What Does It Take to Be an Effective Post Supervisor?

Explore the crucial role of a Post-Production Supervisor in film. See what it takes to become a great one.

What it takes to be an effective post supervisor

Post-production supervisors are the people who manage everything once the filming has been completed and take the project all the way until it is ready for distribution. But what makes a great post supe? In this article, we are going to share the difference between a “good” and “great post supe” from the people who know best – the actual post-production supervisors themselves. 

Setting the stage: the essential role of post-production

The role of the post-production supervisor is essential since it demands bringing together the director’s vision, coordinating all of the different departments, and getting the film ready for its release. These may include streaming services, television, film festivals, or big-screen cinema releases, and each may have different technical specifications.

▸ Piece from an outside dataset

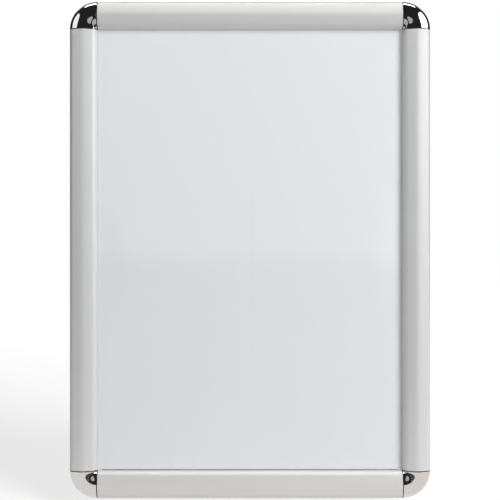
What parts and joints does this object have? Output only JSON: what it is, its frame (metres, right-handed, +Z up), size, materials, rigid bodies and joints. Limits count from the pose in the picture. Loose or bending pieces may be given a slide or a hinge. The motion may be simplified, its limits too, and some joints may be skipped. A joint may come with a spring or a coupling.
{
  "type": "poster frame",
  "caption": "Front-opening wall poster frame with rounded aluminium rails, chromed quarter-round corner caps, a clear cover sheet and a blank insert.",
  "frame": {"origin": "centre of the back plane that lies on the wall, midway between the wall holes", "axes": "+Z up, +X to the viewer's right, +Y into the wall; the front faces -Y"},
  "size_m": [0.327, 0.0115, 0.45],
  "materials": {
    "satin_aluminium": "satin silver anodised",
    "base_aluminium": "silver anodised extrusion",
    "cap_chrome": "polished chrome plating on moulded plastic",
    "bracket_plastic": "moulded, fine grain",
    "spring_steel": "blued spring strip",
    "screw_steel": "zinc plated",
    "board_plastic": "pale moulded sheet",
    "insert_paper": "blank white paper",
    "clear_sheet": "matt anti-glare clear sheet"
  },
  "bodies": {
    "frame": {"base_rail_left": "base_aluminium", "base_rail_right": "base_aluminium", "base_rail_top": "base_aluminium", "base_rail_bottom": "base_aluminium", "corner_bracket_top_left": "bracket_plastic", "corner_bracket_top_right": "bracket_plastic", "corner_bracket_bottom_left": "bracket_plastic", "corner_bracket_bottom_right": "bracket_plastic", "corner_cap_top_left": "cap_chrome", "corner_cap_top_right": "cap_chrome", "corner_cap_bottom_left": "cap_chrome", "corner_cap_bottom_right": "cap_chrome", "backing_board": "board_plastic", "poster_sheet": "insert_paper", "cover_sheet": "clear_sheet", "bracket_screws": "screw_steel", "cap_screws": "screw_steel", "spring_left_upper": "spring_steel", "spring_left_lower": "spring_steel", "spring_right_upper": "spring_steel", "spring_right_lower": "spring_steel", "spring_top_left": "spring_steel", "spring_top_right": "spring_steel", "spring_bottom_left": "spring_steel", "spring_bottom_right": "spring_steel"},
    "left_rail": {"front_rail_left": "satin_aluminium"},
    "right_rail": {"front_rail_right": "satin_aluminium"},
    "top_rail": {"front_rail_top": "satin_aluminium"},
    "bottom_rail": {"front_rail_bottom": "satin_aluminium"}
  },
  "joints": [
    {"name": "left_rail_hinge", "type": "hinge", "parent": "frame", "child": "left_rail", "pos_m": [-0.1611, -0.0042, 0], "axis": [0, 0, -1], "range_deg": [0, 95], "deforming": ["spring_left_upper", "spring_left_lower"]},
    {"name": "right_rail_hinge", "type": "hinge", "parent": "frame", "child": "right_rail", "pos_m": [0.1611, -0.0042, 0], "axis": [0, 0, 1], "range_deg": [0, 95], "deforming": ["spring_right_upper", "spring_right_lower"]},
    {"name": "top_rail_hinge", "type": "hinge", "parent": "frame", "child": "top_rail", "pos_m": [0, -0.0042, 0.2226], "axis": [-1, 0, 0], "range_deg": [0, 95], "deforming": ["spring_top_left", "spring_top_right"]},
    {"name": "bottom_rail_hinge", "type": "hinge", "parent": "frame", "child": "bottom_rail", "pos_m": [0, -0.0042, -0.2226], "axis": [1, 0, 0], "range_deg": [0, 95], "deforming": ["spring_bottom_left", "spring_bottom_right"]}
  ]
}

The post supe is considered the backbone of the production process, and it is their responsibility to coordinate all aspects of post-production, including sound, color, special effects, and more.

Post supervisor at work

Essential skills for post-supervisors 

Since they are overseeing a process that can involve a lot of people, effective communication and collaboration are musts. There will often be tight deadlines, which means that the post supe should be calm under pressure. Organization is essential, and project management will be a key part of the process. They also need to communicate well between creative teams and technical teams. 

Coordination and collaboration are at the heart of the process, and many projects will have non-artistic stakeholders. A great example of this would be a commercial where there is the director and the client. The director may have a fabulous artistic vision for showcasing a product, but ultimately the client company is going to have the final say. The post-production supervisor may have to bridge the gap between the two, and great communication skills are essential.

The art of guiding the edit

There is an art of guiding the technical aspects of production. The first phase of the edit is assembling the footage into an assemblage, or rough cut. The story has to be compelling, and meticulously put together. It is the post supe’s role to have a keen eye for detail, understand storytelling, and have the technical expertise to oversee the process.

The editors are doing the hands-on work, but the post-production supervisor has to work with them closely, to give feedback and ensure that the cut is in line with the director’s vision. This is going to include reviewing edits, suggesting changes, and making decisions as needed. It can be a complicated process, ensuring that the story flows smoothly, the pacing is correct, and the narrative remains engaging. 

The director’s lens

In some ways, the post-production supervisor is the director’s eyes on the ground and has to ensure that the original vision stays true in the final product. This means continually keeping a lookout for the director’s creative vision, and guiding the team accordingly. They might suggest alterations to the sequence of scenes, changes in the audio, or adjusting visual effects to enhance the viewing experience.

The Symphony of Sound

Sound is beyond essential when it comes to film, and this is something that amateur filmmakers overlook. While fixing color and visual challenges is relatively easier, sound is a key part of the viewing experience. There are a lot of elements to this, including creating sound effects, mixing dialog, integrating music to enhance the mood, and choosing how the audio landscape will impact the audience’s enjoyment of the film.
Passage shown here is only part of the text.